Jonta Williams, a 31-year-old software developer, was too busy campaigning for Barack Obama to watch or listen to Hillary Clinton’s exit speech.
“That’s my attitude towards the whole thing,” said Williams, whose journey on Saturday from Far Rockaway to Jamaica was a mere crawl compared to her campaign trips to New Hampshire and Ohio earlier in the year. “I’m like, ‘let’s do the work’ because at the end of the day that’s going to make it happen,” Williams said, adding that she pays little attention to the media, instead focusing on her volunteer efforts in Queens County for Obama, a grassroots team Williams heads up, most would acknowledge.
“It’s all been so organic that I don’t have a particular position,” explained Williams, who, after visiting Obama’s campaign website last summer, got her start in politics passing out flyers at a street fair in Astoria.
While Queens County for Obama is the main grassroots organization championing the Illinois Senator in Queens, many smaller groups have spun off of it. Most began at mybarackobama.com, the Obama campaign’s online platform for grassroots action. Among them is the 204-member “Astoria is for OBAMA,” of which Alexis Soterakis is an organizer.
“There’s also ‘Astorians for Obama’ [in Astoria, OR]” Soterakis said, chuckling as she differentiated between her group and the six members who comprise their Pacific Northwest namesake. Soterakis highlighted the “bottom-up” community organizing structure among Obama supporter groups, noting that she doesn’t even know the person who started “Astoria is for OBAMA.”
Often times, explained the 30-year-old attorney, a supporter group “gets created and takes on a life of its own.”
The same goes for a campaign, it seems. Will Sweeney was the volunteer coordinator for his congressional district in Jackson Heights during the primary season. The 32-year-old regularly got up at six in the morning, “flyered” for Obama, went to work at a film company in Manhattan all day, and then “flyered” some more, often starting at the top of an apartment building and working his way to the bottom, placing leaflets under all the doors.
“I was prepared for the convention,” Sweeney said, adding that he had already researched what it would have cost to travel to Denver for the Democratic National Convention, believing that Clinton would not exit the campaign on her own accord.
But with an Obama victory in Montana last Tuesday and an endorsement by Clinton a few days later, the nominee appears to be the freshman Senator from Chicago.
As New Yorkers have voted Democratic in presidential elections for over 20 years, Queens is not quite viewed as a battleground borough for the general election. That does not mean it is being overlooked, however. The Jamaica office the campaign used during primary season may very well open again and Sweeney, whose wife is six months pregnant, said he will stay involved, albeit on a “super local” level.
“If anything, this seems like just the beginning of a whole new phase,” he said.
Michael Reich, Executive Secretary of the Queens Democratic Party (QDC), said his organization is firmly behind the presumptive Democratic nominee, adding that the QDC’s strategy will be the same as it would have been if Clinton were the nominee.

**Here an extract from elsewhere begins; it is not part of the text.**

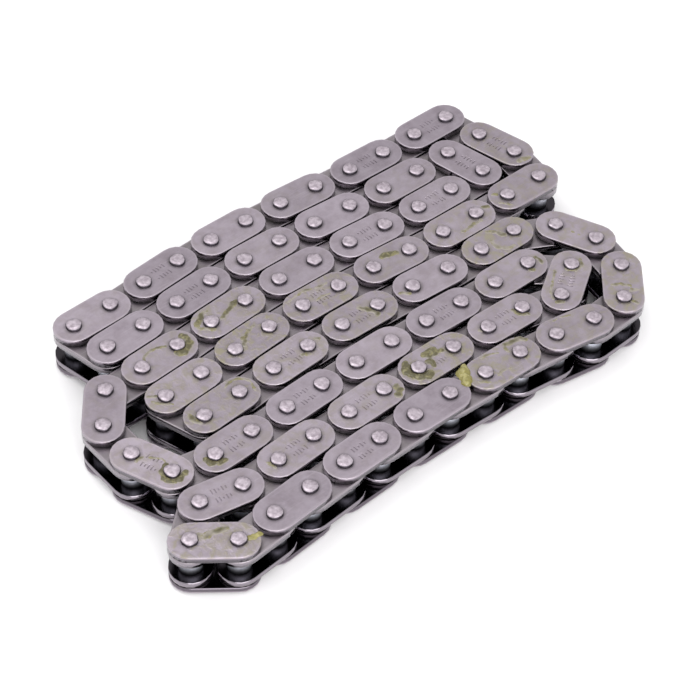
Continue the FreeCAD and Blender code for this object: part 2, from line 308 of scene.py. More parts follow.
# Smears are (link, width, height, route), in millimetres. A route is in the link's own directions: along
# it towards +X and across it towards +Y, from its middle. Films are shares by which plates are smeared thin.
grease = {
    "smears": [
        (45, 0.45, 0.12, [(-5.2, 0.9), (-4.5, 1.2), (-2.8, 2.2), (-2.2, 2.0)]),
        (45, 0.40, 0.10, [(-5.2, 0.3), (-4.6, -0.4), (-3.7, -1.4)]),
        (45, 0.50, 0.16, [(2.2, 0.7), (1.4, 0.6), (0.6, 0.3)]),
        (45, 0.38, 0.12, [(0.6, 0.3), (-0.2, 0.0), (-1.6, -0.4)]),
        (87, 0.36, 0.12, [(-1.1, 1.0), (-1.0, 0.3), (-1.7, -0.2)]),
        (87, 0.32, 0.10, [(-0.6, 0.7), (0.3, 1.4), (1.8, 1.7)]),
        (85, 0.26, 0.05, [(-4.4, 1.9), (-1.4, 2.3), (0.7, 1.6), (2.2, 1.5)]),
        (85, 0.24, 0.05, [(-1.3, -0.3), (0.2, -0.2), (1.3, -0.4)]),
        (95, 0.46, 0.10, [(0.7, 1.2), (1.4, 0.6), (1.7, -0.4), (2.2, -1.4)]),
        (93, 0.36, 0.10, [(4.9, 0.5), (5.4, 0.0)]),
        (93, 0.32, 0.09, [(1.4, -0.6), (2.5, -1.3)]),
        (91, 0.24, 0.06, [(2.2, 1.9), (3.4, 2.4), (4.9, 2.0), (5.6, 0.6), (5.0, -1.2)]),
        (91, 0.50, 0.10, [(-4.6, 1.5), (-4.7, 0.6), (-4.4, -0.6)]),
        (83, 0.60, 0.16, [(-0.7, 1.2), (0.2, 1.1), (1.1, 0.8)]),
        (97, 0.36, 0.08, [(-5.5, 0.0), (-4.4, -0.9)]),
        (21, 0.55, 0.14, [(4.7, -0.4), (4.9, -1.4), (4.2, -1.9)]),
        (29, 0.32, 0.12, [(4.7, 0.4), (5.0, -0.5), (4.8, -1.4)]),
        (29, 0.36, 0.14, [(2.7, -1.3), (3.2, -1.6)]),
        (27, 0.34, 0.10, [(2.0, 0.6), (2.3, -0.9), (3.4, -1.5), (4.6, -0.9)]),
        (27, 0.24, 0.07, [(1.2, 2.0), (-1.2, 1.8), (-3.2, 1.6), (-4.4, 0.9)]),
        (27, 0.34, 0.14, [(-4.7, 0.3), (-4.4, -0.7)]),
        (3, 0.30, 0.08, [(-0.9, 1.7), (-0.6, 0.3), (-0.9, -1.0)]),
        (3, 0.36, 0.10, [(-1.8, -1.0), (-1.6, -2.1)]),
        (3, 0.34, 0.10, [(-3.9, -1.2), (-4.3, -1.9)]),
        (25, 0.34, 0.12, [(1.8, 0.4), (2.0, -0.8), (3.1, -1.4)]),
        (25, 0.28, 0.09, [(-4.6, 0.4), (-4.4, -0.1)]),
        (5, 0.18, 0.04, [(-2.2, 2.4), (-0.9, 2.5), (0.6, 2.2)]),
        (7, 0.42, 0.12, [(2.4, 2.3), (3.8, 2.1), (5.0, 1.9), (5.4, 1.2)]),
        (7, 0.24, 0.06, [(2.0, 2.0), (1.9, 1.0)]),
        (7, 0.22, 0.05, [(-1.9, 2.5), (-0.8, 2.4), (0.7, 1.7)]),
        (7, 0.24, 0.06, [(-2.0, -1.4), (-0.9, -1.1), (0.3, -1.5)]),
        (7, 0.30, 0.06, [(-5.0, -0.7), (-3.8, -1.7)]),
        (23, 0.62, 0.26, [(-4.2, 1.8), (-4.8, 0.8), (-4.8, -0.4), (-4.3, -1.4), (-3.2, -1.8), (-2.4, -1.9)]),
        (23, 0.46, 0.22, [(-1.5, 0.3), (-1.0, -0.2), (-1.2, -1.0)]),
        (23, 0.60, 0.20, [(-1.1, 1.4), (-0.3, 1.7), (0.6, 1.4), (0.2, 0.7), (-0.6, 0.9)]),
        (23, 0.40, 0.16, [(0.4, 0.9), (1.5, 0.5)]),
        (15, 0.50, 0.07, [(-1.8, 0.9), (-1.0, 0.8), (-0.3, 1.2), (0.6, 1.5), (1.5, 1.6)]),
        (43, 0.62, 0.20, [(4.7, 0.9), (4.9, -0.2), (4.3, -1.1), (3.1, -1.5), (2.2, -1.2)]),
        (43, 0.28, 0.10, [(1.8, 0.9), (0.7, 1.5), (-0.6, 1.7), (-1.7, 1.3), (-2.1, 0.9)]),
        (89, 0.26, 0.08, [(-5.0, 1.6), (-4.3, 0.9)]),
        (89, 0.24, 0.08, [(-5.2, 0.6), (-4.6, -0.6), (-3.4, -1.7)]),
        (77, 0.50, 0.06, [(4.8, -1.3), (5.2, -0.6), (5.6, 0.3)]),
        (79, 0.30, 0.08, [(-5.0, 1.4), (-4.4, 1.2)]),
        (79, 0.26, 0.06, [(-5.3, -0.5), (-4.1, -1.9)]),
        (81, 0.34, 0.10, [(4.8, 0.4), (5.5, 0.1)]),
        (81, 0.34, 0.08, [(2.8, -1.5), (1.5, -1.4), (0.2, -1.8), (-0.9, -1.5)]),
        (99, 0.44, 0.08, [(0.0, 2.3), (0.8, 1.5), (1.5, 0.2)]),
        (99, 0.36, 0.08, [(-0.8, 0.4), (-1.1, -1.0), (0.0, -2.2), (1.2, -2.3)]),
        (1, 0.26, 0.05, [(-0.4, -0.3), (0.7, -0.4)]),
        (39, 0.44, 0.18, [(1.9, 0.6), (1.9, -0.7), (2.8, -1.6), (4.0, -1.5), (4.7, -0.6), (4.7, 0.8)]),
        (39, 0.30, 0.10, [(-2.0, -1.0), (-1.6, 0.2)]),
        (39, 0.20, 0.05, [(-0.8, 0.6), (0.7, 1.2), (1.5, 1.1)]),
        (37, 0.46, 0.18, [(-4.7, 0.3), (-4.6, -0.8), (-3.8, -1.5), (-2.8, -1.6)]),
        (19, 0.30, 0.08, [(-4.6, 0.6), (-4.4, -0.8)]),
    ],
    # Fresh grease, still thick and yellow-green.
    "lumps": [
        (15, 0.42, 0.24, [(4.6, 0.2), (5.3, 0.4), (6.0, 0.9)]),
        (7, 0.70, 0.50, [(-5.0, 2.5), (-5.4, 1.7), (-6.0, 0.9), (-6.5, 0.2)]),
        (7, 0.55, 0.40, [(-5.9, 2.0), (-6.4, 1.0)]),
    ],
    "films": {45: 0.7, 87: 1.0, 85: 0.8, 95: 0.6, 93: 0.6, 91: 0.7, 83: 0.4, 21: 0.4, 29: 0.4, 27: 0.5,
              3: 0.9, 25: 0.3, 5: 0.5, 7: 0.9, 23: 1.0, 15: 0.8, 43: 0.4, 89: 0.7, 77: 0.5, 79: 0.5,
              81: 0.5, 99: 0.9, 1: 0.6, 39: 0.4, 37: 0.3, 19: 0.4},
    "blobStep": 0.35,        # share of the width from one blob to the next
    "blobWidth": 1.15,       # a blob's radius, as a share of the width
    "narrowest": 0.6,        # a blob's shorter radius, as a share of the longer one
    "jitter": 0.22,          # share of the width that blobs stray from the route
    "uneven": 0.3,           # share by which blobs differ in size
    "sunk": 0.4,             # share of a blob's height that lies under the plate's face
    "cutBelow": 0.02,        # mm under the plate's face where the smears end
    "grain": 0.075,          # mm, the finest shape that the smears keep
    "smoothing": 8,          # rounds
    "ripple": 0.10,          # mm
    "rippleSize": 0.8,
}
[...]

“We will be working very hard to elect Senator Obama,” Reich said, underscoring the important senate and council races in November.
“It can’t start and end with Obama,” said Williams, who echoed Reich in addressing the significance of the local elections in November. “Barack Obama’s not gonna come down and fix the flooded streets in Queens,” she said. “Local leadership’s gonna do that.”